Method # 6. Filtration:
Filtration is used for isolation of toxins and enzymes from parent cells. Besides, some liquids like blood serum, sugar solutions, etc. cannot withstand high temperature, since it adversely affects its chemical structure. Such liquids are filtered through filters with pores smaller than that of bacteria (say 0.75 µm).
Liquids are drawn through filters at a rate faster than gravity by applying positive pressure. But normally negative pressure (suction) is provided to the receiving flask. A differential of 150-200 millimeters of mercury is recommended.
Ordinary filters will make a liquid free of bacteria but not viral particles. However, filters with sizes much smaller than 0.75 µm can be produced which will retain smaller microorganisms and viral particles. There are different types of filters.
A. Earthenware candles – e.g. Berkefeld and Chamberland filter:
These are made from Kieselguhr, a fossil diatomaceous earth found in deposits in Germany and other parts.
This has three grades of porosity:
i. V (viel) the coarsest,
ii. W(wenig) the finest and
iii. N (normal) intermediate.
Out of three, Berkefeld V is the one usually used since it will not allow a small organism like Serratia to pass.

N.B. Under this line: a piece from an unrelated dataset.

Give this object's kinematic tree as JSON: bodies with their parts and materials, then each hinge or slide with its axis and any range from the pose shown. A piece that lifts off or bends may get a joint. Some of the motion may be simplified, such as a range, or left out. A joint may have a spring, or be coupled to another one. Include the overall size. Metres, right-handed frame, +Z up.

These filters can be autoclaved. Clean them after use with a stiff brush, boil in distilled water and run distilled water through them to make sure that the pores are not clogged and then autoclave. When porcelain or earthenware filters get clogged, they should be made red hot in a muffle furnace and allowed to cool slowly.

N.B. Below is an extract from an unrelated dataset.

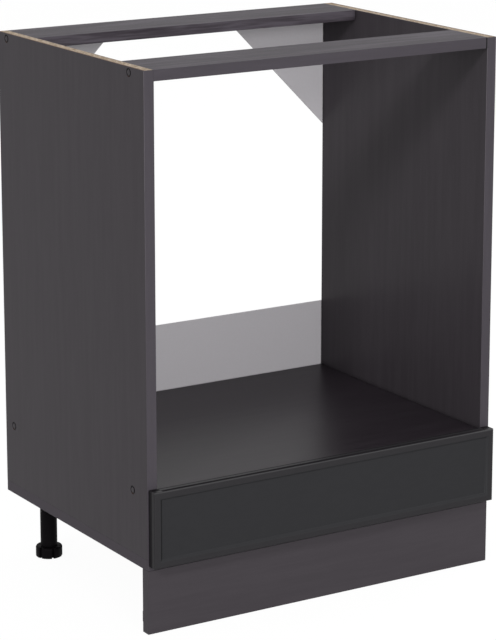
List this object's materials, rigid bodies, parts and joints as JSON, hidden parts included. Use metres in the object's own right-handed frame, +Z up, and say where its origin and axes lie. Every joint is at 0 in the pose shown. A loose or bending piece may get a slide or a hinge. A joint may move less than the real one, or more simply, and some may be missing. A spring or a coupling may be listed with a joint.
{
  "type": "oven housing unit",
  "caption": "Open base cabinet for a built-in oven, with a shallow roller-runner drawer under the oven shelf, a clip-on plinth and screw feet.",
  "frame": {"origin": "on the floor, under the middle of the whole unit's box", "axes": "+Z up, -Y the front with the drawer, +X to the right seen from the front"},
  "size_m": [0.6, 0.46, 0.816],
  "materials": {
    "carcass_board": "graphite melamine-faced chipboard, fine wood texture, satin",
    "edge_band": "graphite edge band, satin",
    "grey_hardboard": "light grey painted hardboard, matt",
    "front_board": "anthracite foil on fibreboard, silk matt",
    "plinth_board": "graphite melamine-faced chipboard, satin",
    "drawer_board": "light grey melamine-faced chipboard",
    "drawer_hardboard": "light grey painted hardboard",
    "runner_steel": "powder coated steel sheet",
    "zinc_steel": "zinc plated",
    "beech": "plain beech, fluted",
    "cap_plastic": "graphite plastic",
    "roller_plastic": "white nylon",
    "leg_plastic": "black moulded plastic, satin",
    "clip_plastic": "black moulded plastic, satin",
    "soft_buffer": "soft clear plastic"
  },
  "bodies": {
    "carcass": {"left_side_panel": "carcass_board", "right_side_panel": "carcass_board", "bottom_board": "carcass_board", "oven_shelf": "carcass_board", "front_top_rail": "carcass_board", "rear_top_rail": "carcass_board", "left_edge_band": "edge_band", "right_edge_band": "edge_band", "bottom_edge_band": "edge_band", "shelf_edge_band": "edge_band", "top_rail_edge_band": "edge_band", "back_strip": "grey_hardboard", "left_corner_brace": "grey_hardboard", "right_corner_brace": "grey_hardboard", "left_cabinet_runner": "runner_steel", "right_cabinet_runner": "runner_steel", "rail_screws": "zinc_steel", "shelf_screws": "zinc_steel", "bottom_screws": "zinc_steel", "cabinet_runner_screws": "zinc_steel", "front_roller_axles": "zinc_steel", "board_dowels": "beech", "screw_cover_caps": "cap_plastic", "front_left_leg_socket": "leg_plastic", "front_left_leg_tube": "leg_plastic", "front_right_leg_socket": "leg_plastic", "front_right_leg_tube": "leg_plastic", "rear_left_leg_socket": "leg_plastic", "rear_left_leg_tube": "leg_plastic", "rear_right_leg_socket": "leg_plastic", "rear_right_leg_tube": "leg_plastic"},
    "plinth": {"plinth_panel": "plinth_board", "left_plinth_clip": "clip_plastic", "right_plinth_clip": "clip_plastic", "plinth_clip_screws": "zinc_steel"},
    "drawer": {"drawer_front": "front_board", "drawer_left_side": "drawer_board", "drawer_right_side": "drawer_board", "drawer_inner_front": "drawer_board", "drawer_back": "drawer_board", "drawer_bottom": "drawer_hardboard", "left_drawer_runner": "runner_steel", "right_drawer_runner": "runner_steel", "drawer_runner_screws": "zinc_steel", "drawer_box_screws": "zinc_steel", "drawer_front_screws": "zinc_steel", "rear_roller_axles": "zinc_steel", "drawer_buffers": "soft_buffer"},
    "left_front_roller": {"left_front_roller": "roller_plastic"},
    "right_front_roller": {"right_front_roller": "roller_plastic"},
    "left_rear_roller": {"left_rear_roller": "roller_plastic"},
    "right_rear_roller": {"right_rear_roller": "roller_plastic"},
    "front_left_foot": {"front_left_screw_foot": "leg_plastic"},
    "front_right_foot": {"front_right_screw_foot": "leg_plastic"},
    "rear_left_foot": {"rear_left_screw_foot": "leg_plastic"},
    "rear_right_foot": {"rear_right_screw_foot": "leg_plastic"}
  },
  "joints": [
    {"name": "drawer_slide", "type": "slide", "parent": "carcass", "child": "drawer", "axis": [0, -1, 0], "range_m": [0, 0.3]},
    {"name": "plinth_unclip", "type": "slide", "parent": "carcass", "child": "plinth", "axis": [0, -1, 0], "range_m": [0, 0.05]},
    {"name": "left_front_roller_turn", "type": "hinge", "parent": "carcass", "child": "left_front_roller", "pos_m": [-0.2789, -0.198, 0.1355], "axis": [1, 0, 0], "continuous": true},
    {"name": "left_rear_roller_turn", "type": "hinge", "parent": "drawer", "child": "left_rear_roller", "pos_m": [-0.2766, 0.174, 0.1327], "axis": [1, 0, 0], "continuous": true},
    {"name": "right_front_roller_turn", "type": "hinge", "parent": "carcass", "child": "right_front_roller", "pos_m": [0.2789, -0.198, 0.1355], "axis": [1, 0, 0], "continuous": true},
    {"name": "right_rear_roller_turn", "type": "hinge", "parent": "drawer", "child": "right_rear_roller", "pos_m": [0.2766, 0.174, 0.1327], "axis": [1, 0, 0], "continuous": true},
    {"name": "front_left_foot_screw", "type": "slide", "parent": "carcass", "child": "front_left_foot", "axis": [0, 0, -1], "range_m": [0, 0.02]},
    {"name": "front_right_foot_screw", "type": "slide", "parent": "carcass", "child": "front_right_foot", "axis": [0, 0, -1], "range_m": [0, 0.02]},
    {"name": "rear_left_foot_screw", "type": "slide", "parent": "carcass", "child": "rear_left_foot", "axis": [0, 0, -1], "range_m": [0, 0.02]},
    {"name": "rear_right_foot_screw", "type": "slide", "parent": "carcass", "child": "rear_right_foot", "axis": [0, 0, -1], "range_m": [0, 0.02]}
  ],
  "couplings": [
    {"joint": "left_front_roller_turn", "follows": "drawer_slide", "rad_per_m": 108.7},
    {"joint": "right_front_roller_turn", "follows": "drawer_slide", "rad_per_m": 108.7},
    {"joint": "left_rear_roller_turn", "follows": "drawer_slide", "rad_per_m": 108.7},
    {"joint": "right_rear_roller_turn", "follows": "drawer_slide", "rad_per_m": 108.7}
  ]
}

These are made up of unglazed porcelain. They are produced in various porosity grades. These are used to obtain bacterial toxin, free of cells.
B. Seitz filters:
In this an asbestos disk is inserted in a metal frame and fixed by sealing the edges. After use the asbestos disk is discarded. Serum is filtered through this.
C. Sintered glass filters:
These are made of finely ground glass fused to make small particles adhere. After use they must be washed first and cleaned with warm H2SO4 to which kno3 is added and not chromic acid.
D. Cellulose membranes:
Two types of cellulose membranes are available. The older one, gradocol membranes are composed of cellulose nitrate and the modern ones consist of cellulose acetate.

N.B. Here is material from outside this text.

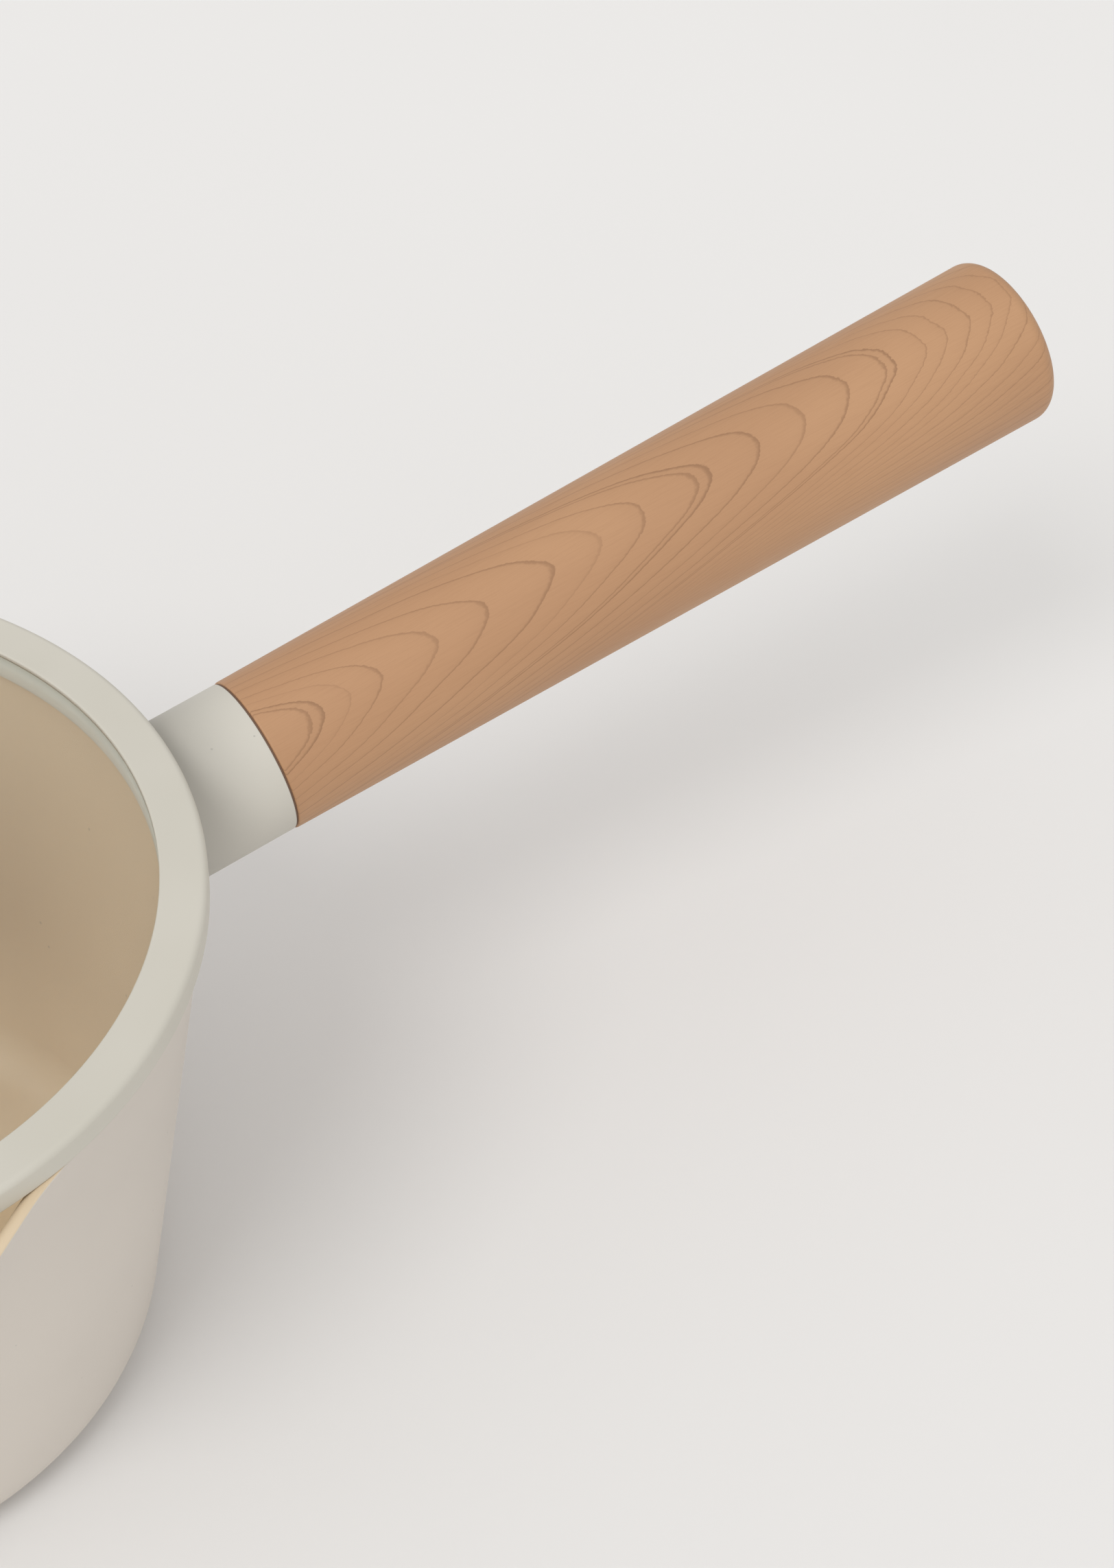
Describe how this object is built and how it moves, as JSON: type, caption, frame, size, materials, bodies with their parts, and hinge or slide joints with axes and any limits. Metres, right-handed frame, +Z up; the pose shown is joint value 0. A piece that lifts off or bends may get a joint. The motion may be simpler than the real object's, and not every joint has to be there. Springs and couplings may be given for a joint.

The older ones have average pore size ranging from 3 µm, down to 10 nm and are used to determine the size of many viruses.
Modern membrane filter or millipore filters are made of cellulose acetate and are composed of two layers, a basal layer with pores of 3-5 µm and an upper layer with pores of 0.5 – 1.0 µm. The upper filter retains bacteria especially Serratia marcescens. They withstand sterilisation for 35—45 minutes at 121°C. These are the most commonly used ones.
Technique of Filtration:
Since fluids do not pass through filters by gravity, a positive or negative pressure is to be applied. Suction is the most convenient method. The fluid drawn from the filter falls into a sterile thick conical flask with a side arm. A similar flask should be included distilled in the vacuum line to prevent back flowing and contamination. Positive pressure is generally applied. If negative pressure is applied, start with a small pressure, gradually increase to 100-200 mm of mercury.
Method # 7. Chemical Sterilisation:
Volatile disinfectants like chloroform are used for sterilisation and preservation of serum for culture media.
Disinfectants of the phenol group—lysol and cresol are powerful disinfectants for disinfecting surgical instruments and discarded cultures.
Formaldehyde kills all bacteria and spores.
Ethylene oxide is a gaseous disinfectant used for sterilising articles labile to damage by heat, e.g. plastic and rubber.
Method # 8. Pasteurisation:
This method was invented by Louis Pasteur to destroy microorganisms in wine and beer. Now it is more popularly used in food and beverage industries. The material is subjected to 62°C for 30 minutes followed by rapid cooling to 10°C or exposed to 71.1°C for 15-17 seconds.